Stated task: Set down, word for word, the stretch of lines from the one containing "Reconstruct the object" to the end of the records below.

[Data items]
·····
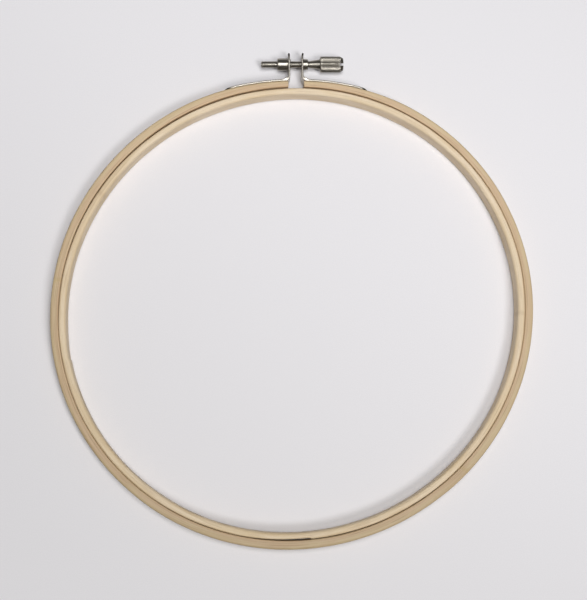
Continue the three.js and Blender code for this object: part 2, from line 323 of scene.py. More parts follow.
bundle_place = node(tree, "VectorMath", {0: place, 1: wandering}, operation="ADD").outputs[0]
parts = split_up(tree, bundle_place)
flat_place = node(tree, "CombineXYZ", {0: parts[1], 1: parts[2]}).outputs[0]
closer = reckon(tree, "DIVIDE", 1.0, given["Bundle Spacing"])
cells = node(tree, "TexVoronoi", {"Vector": flat_place, "Scale": closer, "Randomness": 0.9},
             voronoi_dimensions="2D")
broken = spread(tree, noise(tree, stretched(tree, place, 0.09, 1.7, 1.7), 2.0), 0.38, 0.6)
bundles = times(tree, spread(tree, cells.outputs["Distance"], 0.34, 0.1), broken)
along = split_up(tree, place)[0]
wobble = times(tree, noise(tree, stretched(tree, place, 0.0, 0.5, 0.5)), 2.4)
from_first = reckon(tree, "SUBTRACT", reckon(tree, "ADD", along, wobble), given["First Joint"])
half_spacing = reckon(tree, "DIVIDE", given["Joint Spacing"], 2.0)
to_joint = reckon(tree, "PINGPONG", from_first, half_spacing)
joints = spread(tree, to_joint, 1.7, 0.2)
sanding = noise(tree, stretched(tree, place, 2.6, 0.3, 0.3), 3.0, 0.7)
height = times(tree, fibres, 0.5)
height = reckon(tree, "ADD", height, times(tree, sanding, 0.25))
height = reckon(tree, "SUBTRACT", height, times(tree, bundles, 0.5))
height = reckon(tree, "ADD", height, times(tree, joints, 0.8))
for socket, made in zip(result, (tone, fibres, bundles, joints, sanding, height)):
    tree.links.new(made, socket)


def new_material(name):
    """A material with nothing in it but a Principled shader and the output."""
    material = bpy.data.materials.new(name)
    material.use_nodes = True
    return material, material.node_tree, material.node_tree.nodes["Principled BSDF"]


def strip_place(tree):
    """A point's place on the straight strip, in mm, as its mesh keeps it."""
    return node(tree, "Attribute", attribute_name="grain").outputs["Vector"]


def painted_shade_stretch(tree, place, colour, middle, darkest):
    """The colour with painted shade: it falls slowly to its darkest at a place along the strip,
    in mm, and rises again, standing in for the light falling off towards the hoop's near left.
    The darkest is a share of each channel."""
    along = split_up(tree, place)[0]
    turned = reckon(tree, "DIVIDE", reckon(tree, "SUBTRACT", along, middle), MEETING_RADIUS)
    share = reckon(tree, "MULTIPLY_ADD", reckon(tree, "COSINE", turned), 0.5, 0.5)
    return blend_colours(tree, share, colour, (*darkest, 1), "MULTIPLY")


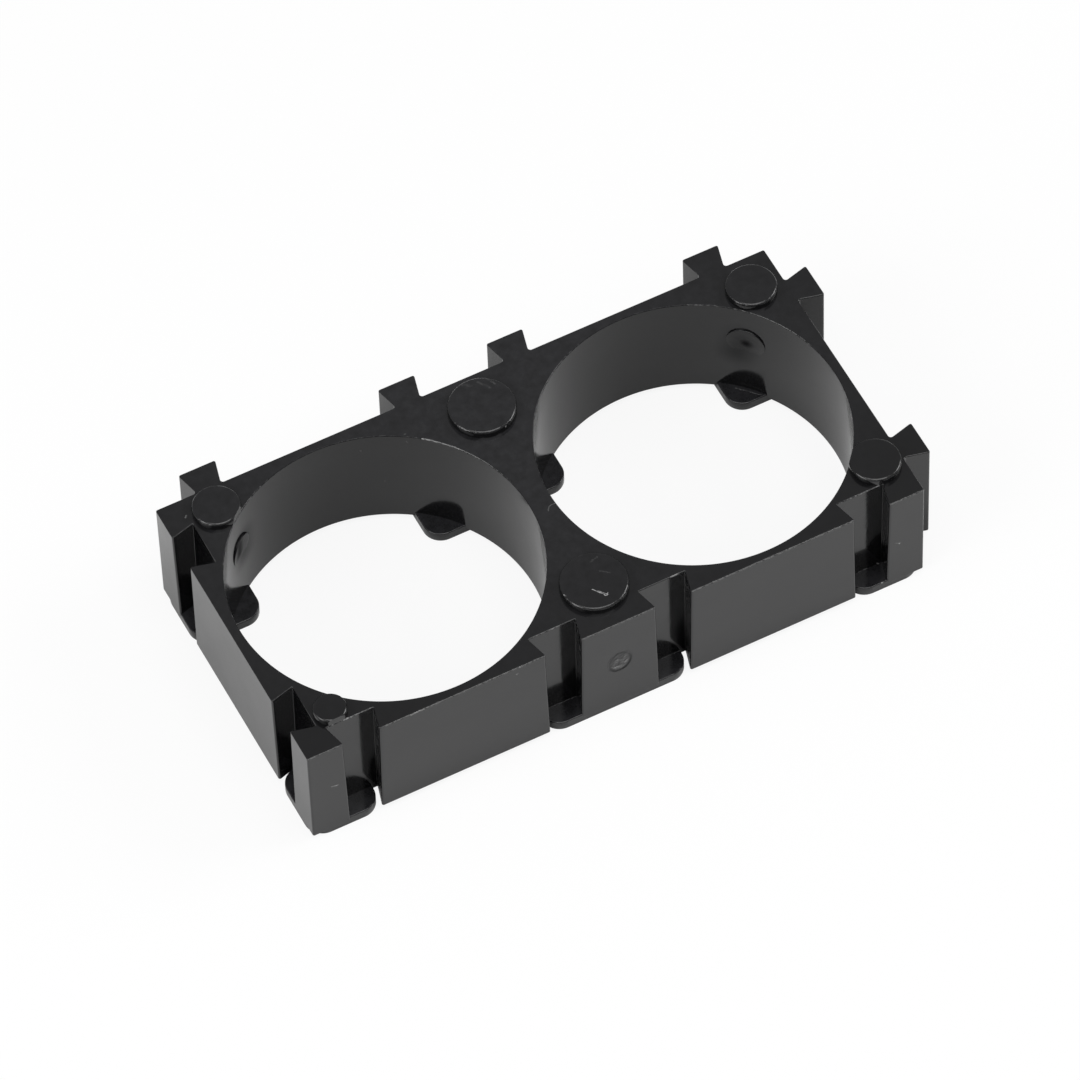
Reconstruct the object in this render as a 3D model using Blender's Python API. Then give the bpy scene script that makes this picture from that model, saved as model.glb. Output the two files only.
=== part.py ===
·····
Completed exercise:
Reconstruct the object in this render as a 3D model using Blender's Python API. Then give the bpy scene script that makes this picture from that model, saved as model.glb. Output the two files only.
=== part.py ===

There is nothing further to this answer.